Bob has some amazing and profound stories that might shock you.
I’m not suggesting you cut bait and leave your life for the wilderness for a year. I am suggesting that even if you commit to 1 hour a week of solitude there will be benefits.
In our fast paced society, we often claim we don’t have time to be alone, yet many men long for it. We long to “get away” and just rest in the big space of the wild or the open road. Can you relate to this?
I can’t tell you how many men I work with report the desire for space, yet a feeling that it is difficult to follow through with this, particularly if these men are married, have children, or work full time.
My challenge and invitation to you is to not let the real life situation you are in become an excuse as to why you do not honor that voice within you.
You deserve time alone and there may be a hidden benefit within that solitude that you are not even aware of.
So, what does this look like?
I’m going to recommend that solitude be uninterrupted time where you are indeed alone and free from distractions such as cell phones, computers, people, and even food.
Notice what your ideas are about being alone. Many people think that they spend plenty of time alone such as the one hour commute to work or while they are jogging, working out, and listening to their ipod. What I’m suggesting is quite different.
For example, for many Native American tribes solitude meant a vision quest where they sat in one spot for four days and four nights without food or water to pray for a vision for their people. Any movement outside their solo spot was considered a distraction and took them away from their meditation and prayer.
I have done many solos in my life from meditating alone in a cabin for two weeks nine hours a day to a more traditional vision quest. Now, with a new four month-old son, solitude means meditating in my home for 20-45 minutes per day.
Then, if I’m lucky I might take one or two short retreats per year where I head out into the woods or a retreat cabin for several days to go deeper.
Okay, I’m interested, but what should I do?
I’m sure we’ll hear more from Bob, but in the meantime here are a few pointers on how and where to get started.
- Prepare in advance to take time alone. Get permission from work or your family to support you in spending some time alone. Sometimes, we just need to “head for the hills” to get away, but I’m encouraging you to make this a conscious, regular practice where you let others know your intentions.
- Set an intention and share it. Letting my wife know that I’m doing some “me time” or alone time is much more open than just sneaking away for some alone time. Do this consciously. Let your partner know. Let another man know. If you are going out for an extended period in the woods, it is essential you let someone know where you are and how long you intend to be there. You might get more specific by focussing on a life theme such as, “My intention is to reflect on my life’s purpose.” Or, “My intention is to reflect on my current breakup and be with the loss and grief.”

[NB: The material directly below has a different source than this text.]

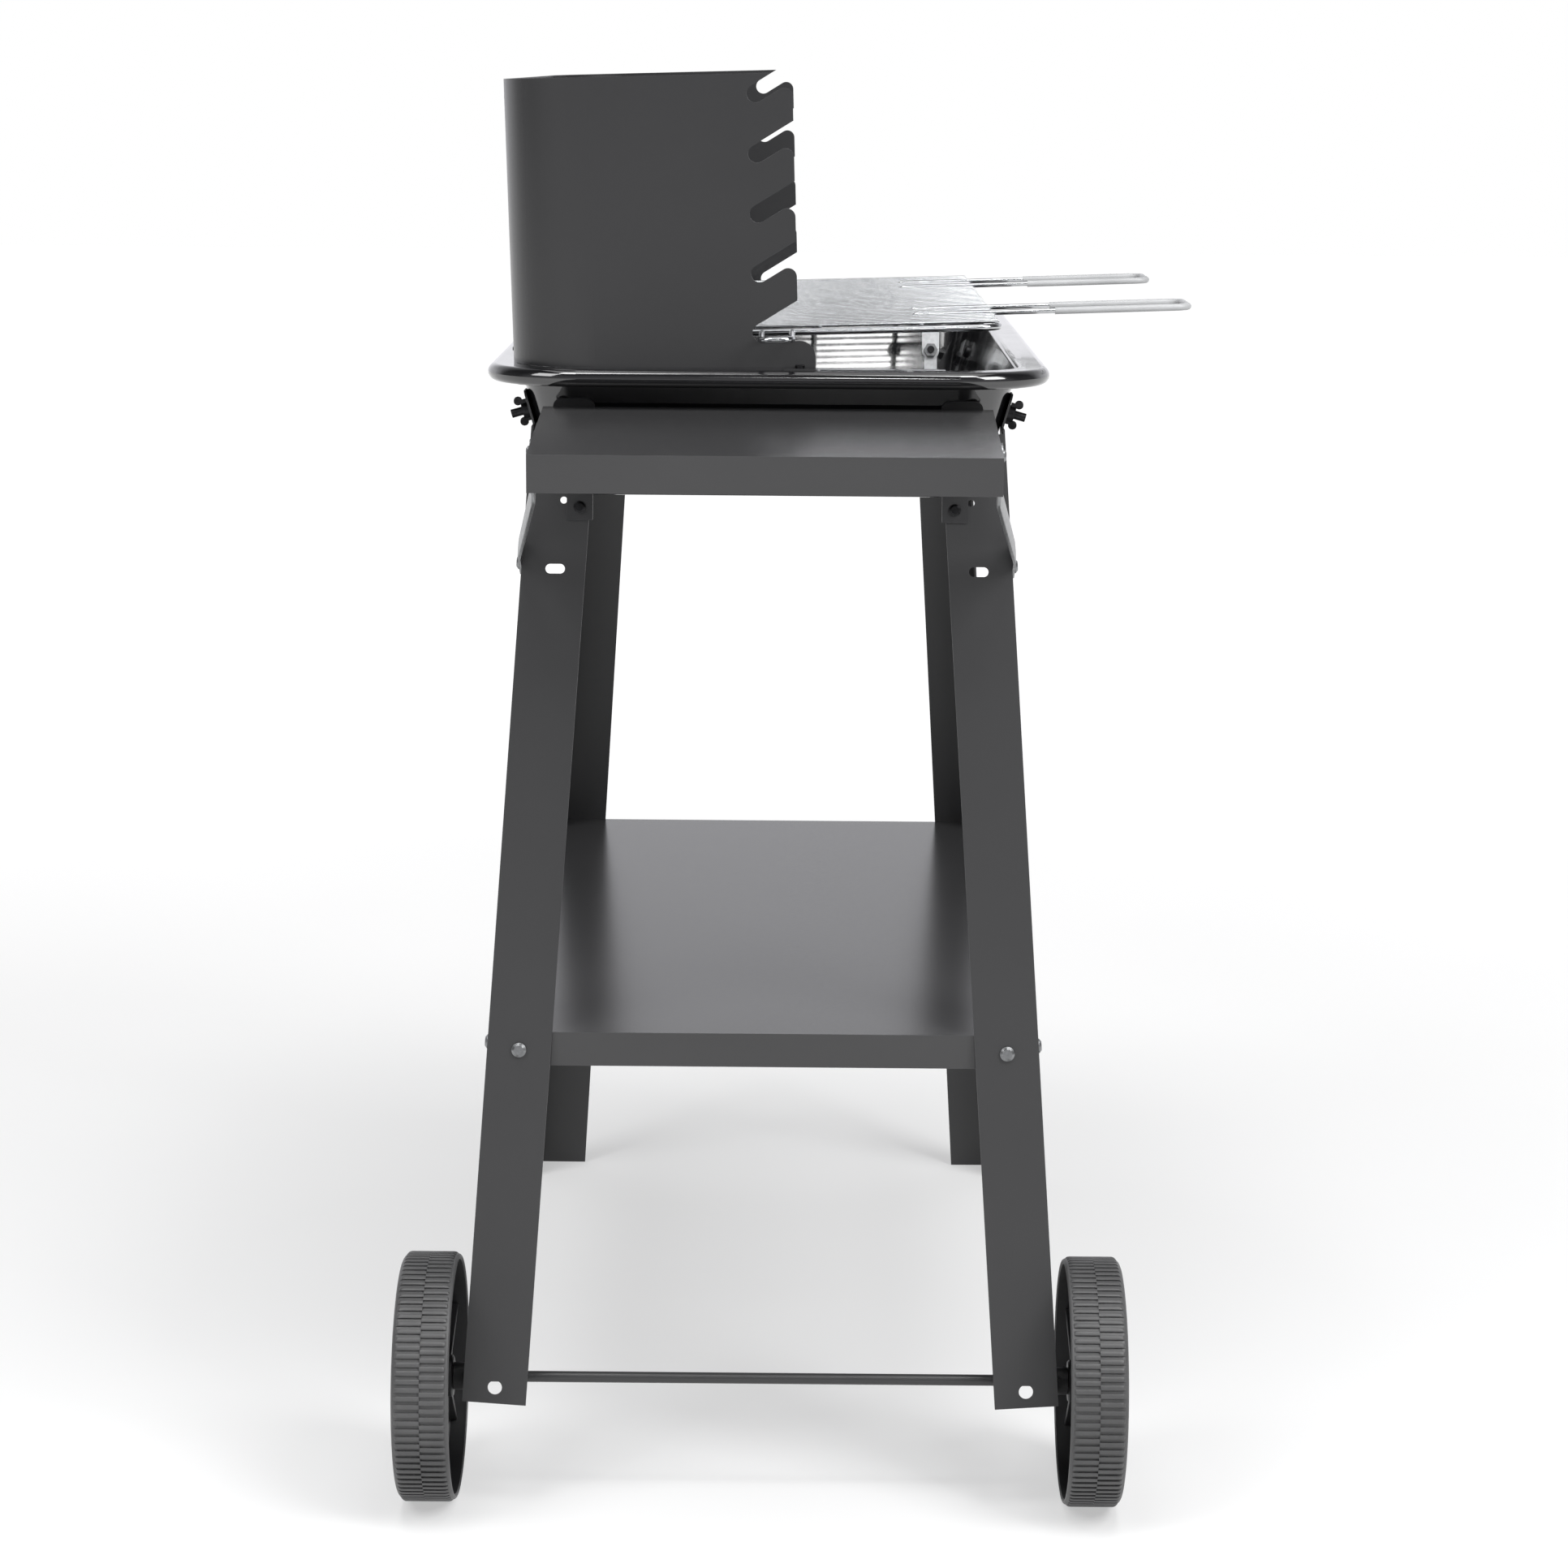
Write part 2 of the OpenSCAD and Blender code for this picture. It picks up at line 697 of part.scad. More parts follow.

- Decide how much time you want to spend alone. Is it a week? A day? Or will it be a daily practice for 1 hr each day wherein you are just with yourself. Consider joining us on June 21 and make a commitment to be still and alone for a period of time.
- Determine where: Home? A retreat cabin? The woods?
- Limit your distractions. For example, if you choose to be outside in a park or in nature, limit your movement. For me, going on a hike is different than sitting in the same spot for several hours. If you want to challenge yourself, sit still and don’t move much at all. The more you move, the more distractions there are. I would recommend not journaling, listening to music or reading. These are other ways to distract yourself during true solitude.
- Meditate: Find a method that allows for you to be present with your experience. Sitting still is very very difficult. Sitting without incessant thoughts is even more difficult and requires ongoing practice. Be gentle with yourself. No need to judge yourself. The idea here is to just be present with your experience and watch the display unfold—all of it, including thoughts, emotions and boredom (Here are some pointers)
- Be kind to yourself. No need to be too rigid here or force anything. Give yourself permission to think and reflect on your life.
- Share your experience with someone. Upon completion, let someone know if this type of personal time served you and how you are going to commit to doing more of it in the future.
Let’s face it, we all need time alone. Make a commitment to yourself to start listening to that voice inside that craves, and might even need, some space.
Report back. What do you believe is the value and benefit of alone time? Let us know your experience!
Leave a comment—-
6 Comments
Devin Liles
June 16, 2009Great post. So important. And yet increasingly uncommon I dare say. I know I struggle with taking this time for myself and I have a supportive partner. I am wondering what you are finding in your work with 20 somethings. I have read that they are socially inclined in a way through technology that is quite different than my generation x. Wondering if this generalization has been demonstrated in your experience and the impact of your work on these young men. Great work. Keep it up.